### Task statement
Starting at the top of the entries below, set down each line exactly as written, and stop after the line containing "rest_open_angle = 96.5".

### Provided data
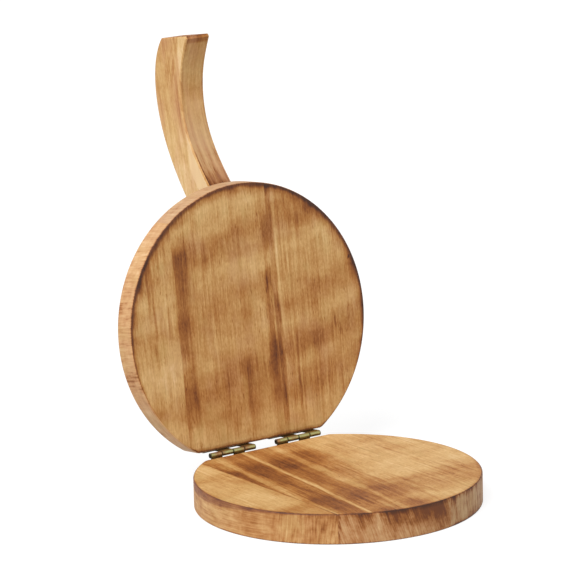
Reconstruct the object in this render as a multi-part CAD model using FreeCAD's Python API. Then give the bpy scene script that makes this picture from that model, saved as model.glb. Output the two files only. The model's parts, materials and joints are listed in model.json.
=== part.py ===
"""Wooden tortilla press: two round boards on a pair of butt hinges, with a curved handle on the lid.

Millimetres, +Z up.
The origin is the centre of the base board's underside, X runs along the hinge line,
and the hinges are at +Y.
Each piece is drawn with the press closed and the lid level.
The lid's pieces are then turned about the hinge line to the open rest pose.
"""
import FreeCAD, Part
import math
import os

# Boards
disc_diameter = 184.0
base_thickness = 19.5
lid_thickness = 16.0
hinge_flat_depth = 14.2           # cut off the round board for its straight hinge edge
hinge_flat_corner_radius = 6.0
board_arris_radius = 1.1
middle_stave_width = 75.6
base_left_joint_x = -54.1         # glue joint between the left and middle staves
lid_left_joint_x = -55.3
closed_gap = 7.5                  # between the boards' faces when the lid is level
rest_open_angle = 96.5            # degrees from closed and level

# Hinges
hinge_length = 35.0
left_hinge_x = -26.7              # middle of each hinge
right_hinge_x = 25.3
leaf_width = 16.0                 # from the pin's centre to the leaf's far edge
leaf_thickness = 0.75
leaf_corner_radius = 1.5
pin_radius = 0.9
pin_running_clearance = 0.05
pin_end_recess = 0.6
axis_above_base = 1.6
knuckles_per_hinge = 4
knuckle_end_gap = 0.2
knuckle_strap_length = 7.6        # depth of the notches between a leaf's knuckle straps
leaf_screw_from_axis = 11.5
leaf_screw_end_margin = 6.5       # screw's centre to the leaf's end

# Handle, from a board sawn to a curve
handle_width = 18.4
handle_reach = 96.3               # from the lid's rim to the tip
handle_rise = 57.4                # from the lid's back to the crown of the curve
handle_foot_length = 37.5         # flat seat on the lid's back
handle_foot_inset = 6.5           # from the lid's rim to the start of the seat
handle_heel_height = 7.0
handle_arris_radius = 1.0
handle_tip_chamfer = 2.4
handle_tip_radius = 2.0
# Points of the sawn curves, as shares of handle_reach out from the rim and of handle_rise
outer_curve_shares = ((0.0, 0.676), (0.239, 0.873), (0.608, 1.0), (0.858, 0.922), (0.984, 0.777))
inner_curve_shares = (
    (1.0, 0.230), (0.880, 0.343), (0.757, 0.430), (0.571, 0.481), (0.386, 0.446), (0.143, 0.260),
)

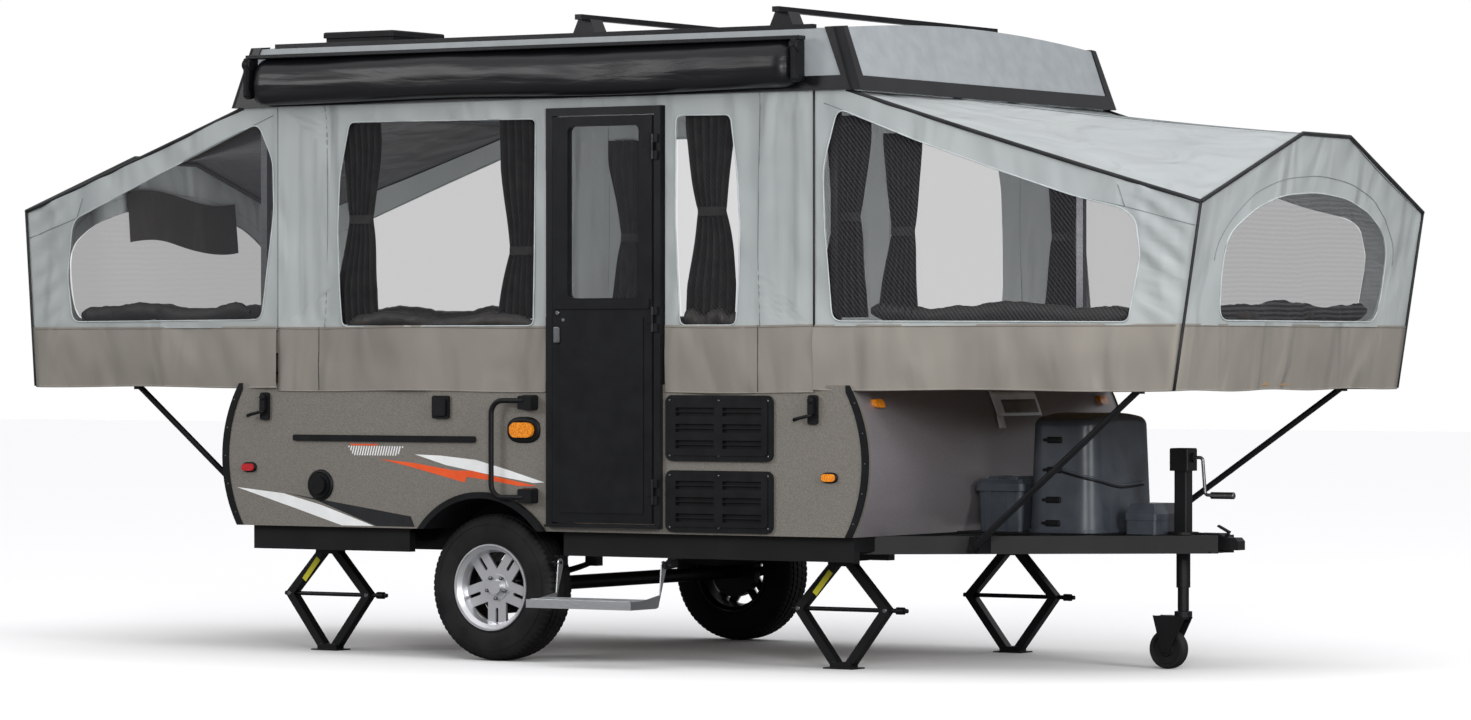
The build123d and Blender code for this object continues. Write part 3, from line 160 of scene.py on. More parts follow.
def mouldedPlastic(name, dark, light, roughness, grain=600, depth=0.15, gloss=0.25):
    # injection-moulded ABS: a fine spark-eroded grain, satin, with slightly paler worn patches
    shader = {"Roughness": roughness, "IOR": 1.5, "Specular IOR Level": gloss}
    fine = ("Noise", noisy(grain, 2))
    return patterned(name, shader, dark, light, ("Noise", noisy(14, 6)), reliefs=[(fine, depth, 0.6)])


def powderCoat(name, dark, light, roughness=0.42):
    # powder coat on welded steel: orange peel about 4 mm across and dust on it
    shader = {"Roughness": roughness, "Specular IOR Level": 0.25}
    peel = ("Noise", noisy(230, 2))
    return patterned(name, shader, dark, light, ("Noise", noisy(6, 8)), reliefs=[(peel, 0.2, 0.8)])


fineLines = ("Noise", noisy(6, 5), {"Scale": (4, 260, 260)})


def brushedMetal(name, dark, light, roughness):
    # drawn or rolled metal: fine lines along its length that stretch the highlights
    shader = {"Metallic": 1.0, "Roughness": roughness}
    return patterned(name, shader, dark, light, fineLines, reliefs=[(None, 0.15, 0.4)])


def sealedWood(name, dark, light):
    # sanded and sealed plywood: fine long grain under a dull clear coat
    return patterned(name, {"Roughness": 0.6}, dark, light, fineLines, reliefs=[(None, 0.15, 0.4)])


def machinedWheel(name, dark, light):
    # cast wheel: the spokes' faces and the lip are machined bright, the barrel behind them is dark paint
    def face(tree, place):
        split = addNode(tree, "ShaderNodeSeparateXYZ", None, {"Vector": (place, "Object")})
        depth = addNode(tree, "ShaderNodeMath", {"operation": "ABSOLUTE"}, {"Value": (split, "Y")})
        outer = {"From Min": 0.962, "From Max": 0.972}
        return addNode(tree, "ShaderNodeMapRange", outer, {"Value": (depth, "Value")}), "Result"

    lathe = ("Noise", noisy(500, 2))
    shader = {"Metallic": 0.75, "Roughness": 0.32}
    return patterned(name, shader, dark, light, face, (0.05, 0.95), [(lathe, 0.1, 0.3)])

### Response
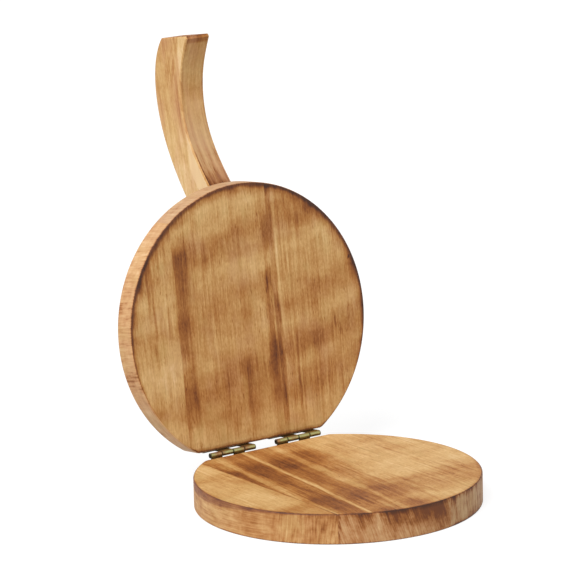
Reconstruct the object in this render as a multi-part CAD model using FreeCAD's Python API. Then give the bpy scene script that makes this picture from that model, saved as model.glb. Output the two files only. The model's parts, materials and joints are listed in model.json.
=== part.py ===
"""Wooden tortilla press: two round boards on a pair of butt hinges, with a curved handle on the lid.

Millimetres, +Z up.
The origin is the centre of the base board's underside, X runs along the hinge line,
and the hinges are at +Y.
Each piece is drawn with the press closed and the lid level.
The lid's pieces are then turned about the hinge line to the open rest pose.
"""
import FreeCAD, Part
import math
import os

# Boards
disc_diameter = 184.0
base_thickness = 19.5
lid_thickness = 16.0
hinge_flat_depth = 14.2           # cut off the round board for its straight hinge edge
hinge_flat_corner_radius = 6.0
board_arris_radius = 1.1
middle_stave_width = 75.6
base_left_joint_x = -54.1         # glue joint between the left and middle staves
lid_left_joint_x = -55.3
closed_gap = 7.5                  # between the boards' faces when the lid is level
rest_open_angle = 96.5            # degrees from closed and level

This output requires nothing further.